A group of around 30 students who had occupied Birmingham University's grand hall were being held by police in the pouring rain.
Dozens of other officers had arrived on the other side of the building and appeared to be moving in to make arrests as the Star went to press.
But three students got out at the last moment when a friend arrived on a bicycle with a huge ladder.
Students outside tried to create a diversion but a security guard spotted them before others could climb down.
It was the dramatic climax to a massive demonstration against education privatisation on the campus.
Earlier a smoke bomb had been thrown by one protester as students tried to surge past security guards into management offices.
Paint was sprayed over a CCTV camera before activists tore open the doors and attempted to shove past a dozen security guards amid red smoke.
When the group were forced back from the doors of vice-chancellor David Eastwood's office, some then occupied the nearby great hall.
Most of the more than 300 students who took part in the demonstration condemned the throwing of the smoke bomb.
They had earlier linked arms around the iconic clock tower at the heart of the campus.
That provided cover for other students to rush to the top and drop a white banner which stretched almost the entire 325-foot structure and read: "Free education."
Other protesters scurried across the balconies of imposing red-brick buildings to drop banners demanding: "Management out" and "Stop the privatisation of student loans."
People attending a university open day watched on the as the demonstration swarmed through campus.

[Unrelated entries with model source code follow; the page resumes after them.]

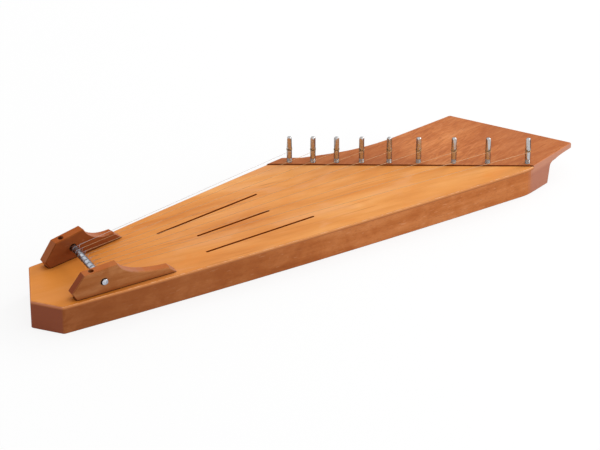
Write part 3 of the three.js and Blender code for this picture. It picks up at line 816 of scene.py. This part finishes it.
def touch_point(number):
    """Where the string first touches its pin, at the side that it comes past."""
    line = heading(number)
    side = Vector((-line.y, line.x, 0))
    return pin_place(number) + side * WINDING_RADIUS + UP * WINDING_HEIGHT


def twisted_tail(top, line):
    """The wire's own end, wound round the string from afar back toward the rod."""
    under = (line * UP.dot(line) - UP).normalized()
    beside = line.cross(under)
    steps = TWIST_TURNS * TWIST_TURN_POINTS
    points = []
    for i in range(steps + 1):
        share = i / steps
        angle = 2 * math.pi * TWIST_TURNS * (1 - share)
        out = under * math.cos(angle) + beside * math.sin(angle)
        reach = TWIST_FAR + (TWIST_NEAR - TWIST_FAR) * share
        points.append(top + line * reach + out * TWIST_RADIUS)
    return points


def eye(station):
    """Turns round the rod, from under it where the tail comes in to its top at the station."""
    start = 2 * math.atan2(EYE_RADIUS, TWIST_NEAR) - math.pi / 2
    sweep = start + 1.5 * math.pi + 2 * math.pi * EYE_EXTRA_TURNS
    steps = round(sweep / (2 * math.pi) * TURN_POINTS)
    points = []
    for i in range(steps + 1):
        share = i / steps
        angle = start - sweep * share
        shift = -EYE_PITCH * sweep / (2 * math.pi) * (1 - share)
        out = SIDEWAYS * math.cos(angle) + UP * math.sin(angle)
        points.append(station + out * EYE_RADIUS + INWARD * shift)
    return points


def string_points(number):
    """A tail twisted round the string, an eye round the rod, then the straight run to the pin."""
    station = rod_station(number)
    top = station + UP * EYE_RADIUS
    end = touch_point(number)
    points = twisted_tail(top, (end - top).normalized()) + eye(station)
    start = points[-1]
    return points + [start + (end - start) * share for share in RUN_SHARES]


def cubic(controls, share):
    """Point on a cubic curve with four control points."""
    rest = 1 - share
    weights = (rest ** 3, 3 * share * rest ** 2, 3 * share ** 2 * rest, share ** 3)
    point = Vector((0, 0, 0))
    for control, weight in zip(controls, weights):
        point += control * weight
    return point


def winding_points(number):
    """Turns round the pin, starting where the string meets it, then in through the hole."""
    line = heading(number)
    start = math.atan2(line.x, -line.y)
    hole_turn = (math.radians(PIN_TURNS[number - 1]) - start) % math.pi
    sweep = 2 * math.pi * WINDING_TURNS + hole_turn
    centre = pin_place(number)
    wound = sweep - END_LEAVES
    rise = HOLE_HEIGHT - WINDING_HEIGHT - WINDING_PITCH * sweep / (2 * math.pi)
    steps = round(wound / (2 * math.pi) * TURN_POINTS)
    points = []
    for i in range(steps + 1):
        turned = wound * i / steps
        climb = smoothstep((turned - sweep + WINDING_CLIMB) / WINDING_CLIMB)
        height = WINDING_HEIGHT + WINDING_PITCH * turned / (2 * math.pi) + rise * climb
        out = SIDEWAYS * math.cos(start + turned) + INWARD * math.sin(start + turned)
        points.append(centre + out * WINDING_RADIUS + UP * height)
    outward = SIDEWAYS * math.cos(start + sweep) + INWARD * math.sin(start + sweep)
    hole = centre + UP * HOLE_HEIGHT
    last = points[-1]
    ahead = (last - points[-2]).normalized()
    controls = (last, last + ahead * END_LEAD, hole + outward * END_BOW, hole + outward * END_MOUTH)
    points += [cubic(controls, i / END_POINTS) for i in range(1, END_POINTS + 1)]
    return points + [hole, hole - outward * TAIL_OUT]


def add_string(number):
    wire = string_steel if number == 1 else string_bronze
    vertices, faces = tube(string_points(number), WIRE_RADIUS, WIRE_SIDES)
    made = piece(f"string_{number}_with_eye", vertices, faces, wire, crease=60)
    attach(made, "instrument")
    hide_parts(f"string_{number}")
    vertices, faces = tube(winding_points(number), WIRE_RADIUS, WIRE_SIDES)
    made = piece(f"string_{number}_on_pin", vertices, faces, winding_bronze, crease=60)
    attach(made, f"pin_{number}")
    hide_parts(f"string_winding_{number}")


# Rod and screws

def add_rod():
    rings = []
    for end, sign in ((rod_near, 1), (rod_far, -1)):
        edge = []
        for k in range(ROD_EASE_RINGS + 1):
            angle = math.pi / 2 * k / ROD_EASE_RINGS
            centre = end + INWARD * sign * ROD_EASE * (1 - math.sin(angle))
            radius = ROD_RADIUS - ROD_EASE * (1 - math.cos(angle))
            edge.append(circle(centre, radius, ROD_SIDES, SIDEWAYS, UP))
        rings += edge[::-1] if sign == 1 else edge
    vertices, faces = stacked(rings)
    made = piece("rod_turned", vertices, faces, rod_steel, crease=50)
    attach(made, "instrument")
    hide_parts("string_rod")


def cut_cross_recess(screw):
    """Two crossed slots in the head's top, narrower at their floor."""
    for turn in (RECESS_TURN, RECESS_TURN + math.pi / 2):
        spin = Matrix.Rotation(turn, 3, "Z")
        section = []
        for height, share in ((-RECESS_DEPTH, RECESS_FLOOR_SHARE), (CUT_OVERLAP, 1)):
            reach, width = RECESS_REACH * share, RECESS_WIDTH / 2
            corners = ((-reach, -width), (reach, -width), (reach, width), (-reach, width))
            section.append([spin @ Vector((x, y, height)) for x, y in corners])
        vertices, faces = stacked(section)
        cut(screw, piece("recess", vertices, faces, screw_steel))
    screw.data.set_sharp_from_angle(angle=math.radians(35))


def add_screw(node, name):
    low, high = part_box(node)
    profile = [
        (SCREW_POINT_RADIUS, -SCREW_LENGTH),
        (SCREW_SHANK_RADIUS, SCREW_TIP - SCREW_LENGTH),
        (SCREW_SHANK_RADIUS, -SCREW_HEAD_HEIGHT),
        (SCREW_HEAD_RADIUS - SCREW_HEAD_EDGE, -SCREW_HEAD_HEIGHT),
        (SCREW_HEAD_RADIUS, SCREW_HEAD_EDGE - SCREW_HEAD_HEIGHT),
    ]
    profile += [(SCREW_HEAD_RADIUS * share, -depth) for share, depth in SCREW_DOME]
    profile.append((SCREW_POINT_RADIUS, 0))
    rings = []
    for radius, height in profile:
        rings.append(circle(UP * height, radius, SCREW_SIDES, SIDEWAYS, INWARD))
    vertices, faces = stacked(rings)
    made = piece(name, vertices, faces, screw_steel)
    cut_cross_recess(made)
    made.location = Vector(((low.x + high.x) / 2, (low.y + high.y) / 2, high.z))
    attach(made, "instrument")
    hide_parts(node)


shared_pin = pin_mesh()
for number in range(1, len(PIN_TURNS) + 1):
    add_pin(number, shared_pin)
    add_string(number)
add_rod()
add_screw("near_bracket_screw", "near_screw_cross_head")
add_screw("far_bracket_screw", "far_screw_cross_head")


# Floor, light and camera

def shown(s):
    """One for rays that show the surface itself, in the picture or mirrored in metal."""
    path = s.put("ShaderNodeLightPath").outputs
    return s.most(path["Is Camera Ray"], path["Is Glossy Ray"], path["Is Transmission Ray"])


def add_floor():
    material = bpy.data.materials.new("floor_pale")
    s = Nodes(material)
    seen = shown(s)
    shaded = s.put("ShaderNodeBsdfDiffuse", {"Color": s.mix(seen, FLOOR_GREY, WHITE)}).outputs[0]
    glow = s.put("ShaderNodeEmission", {"Color": WHITE, "Strength": 1.0}).outputs[0]
    shares = {0: s.times(seen, FLOOR_GLOW), 1: shaded, 2: glow}
    surface = s.put("ShaderNodeMixShader", shares).outputs[0]
    s.put("ShaderNodeOutputMaterial", {"Surface": surface})
    corners = []
    for x, y in ((-1, -1), (1, -1), (1, 1), (-1, 1)):
        corners.append((x * FLOOR_REACH, y * FLOOR_REACH, FLOOR_HEIGHT))
    mesh = bpy.data.meshes.new("floor")
    mesh.from_pydata(corners, [], [(0, 1, 2, 3)])
    mesh.materials.append(material)
    floor = placed("floor", mesh)


def add_world():
    """Soft light from all round, which the camera and the metals see as plain white."""
    world = bpy.data.worlds.new("studio")
    bpy.context.scene.world = world
    s = Nodes(world)
    light = s.put("ShaderNodeBackground", {"Color": WHITE, "Strength": STUDIO_LIGHT}).outputs[0]
    plain = s.put("ShaderNodeBackground", {"Color": WHITE, "Strength": 1}).outputs[0]
    both = s.put("ShaderNodeMixShader", {0: shown(s), 1: light, 2: plain}).outputs[0]
    s.put("ShaderNodeOutputWorld", {"Surface": both})


def add_lamp(name, place, aim, side, power):
    data = bpy.data.lights.new(name, "AREA")
    data.shape = "SQUARE"
    data.size = side
    data.energy = power
    lamp = placed(name, data)
    lamp.location = place
    lamp.rotation_euler = (Vector(aim) - Vector(place)).to_track_quat("-Z", "Y").to_euler()


def add_camera():
    data = bpy.data.cameras.new("camera")
    data.sensor_fit = "HORIZONTAL"
    data.sensor_width = SENSOR_WIDTH
    data.lens = LENS
    data.clip_start = NEAREST_SEEN
    data.clip_end = FARTHEST_SEEN
    camera = placed("camera", data)
    camera.location = CAMERA_PLACE
    camera.rotation_euler = CAMERA_AIM.to_track_quat("-Z", "Y").to_euler()
    bpy.context.scene.camera = camera


add_floor()
add_world()
add_lamp("key", place=(2.2, 0.5, 1.5), aim=(0, 0, 0), side=1.2, power=23)
add_lamp("fill", place=(1.3, -0.9, 0.5), aim=(0.1, 0, 0), side=0.8, power=8)
add_camera()
bpy.context.scene.view_settings.view_transform = "Standard"
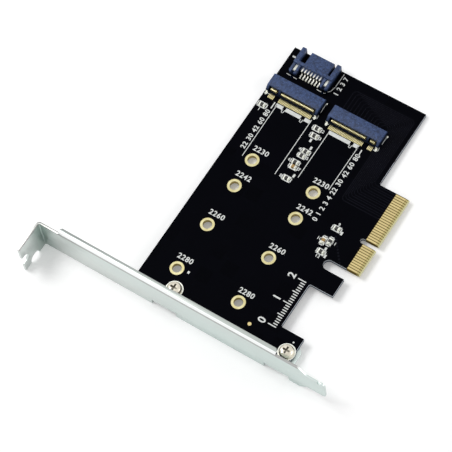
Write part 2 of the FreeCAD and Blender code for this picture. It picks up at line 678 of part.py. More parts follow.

The largely peaceful action was joined by students from across Britain who have staged high-profile anti-privatisation occupations on their own campuses.
Birmingham Guild of Students education officer Hattie Craig said yesterday was the culmination of those protests.
She told the Star: "This is the resurgence of the student movement and the biggest one we've seen since 2010.
"For the first time in a very long time, this is a student movement being proactive and putting its own demands out there rather than being defensive about what the government and universities are doing."
The students also agreed to start a new wave of protests from next week at a meeting in the university's chaplaincy.
Plans include a week of action against the sale of student loans from Monday, solidarity protests with striking university workers on February 6 and more sit-ins.
The Star requested a comment from Birmingham University but had not received a response at time of print.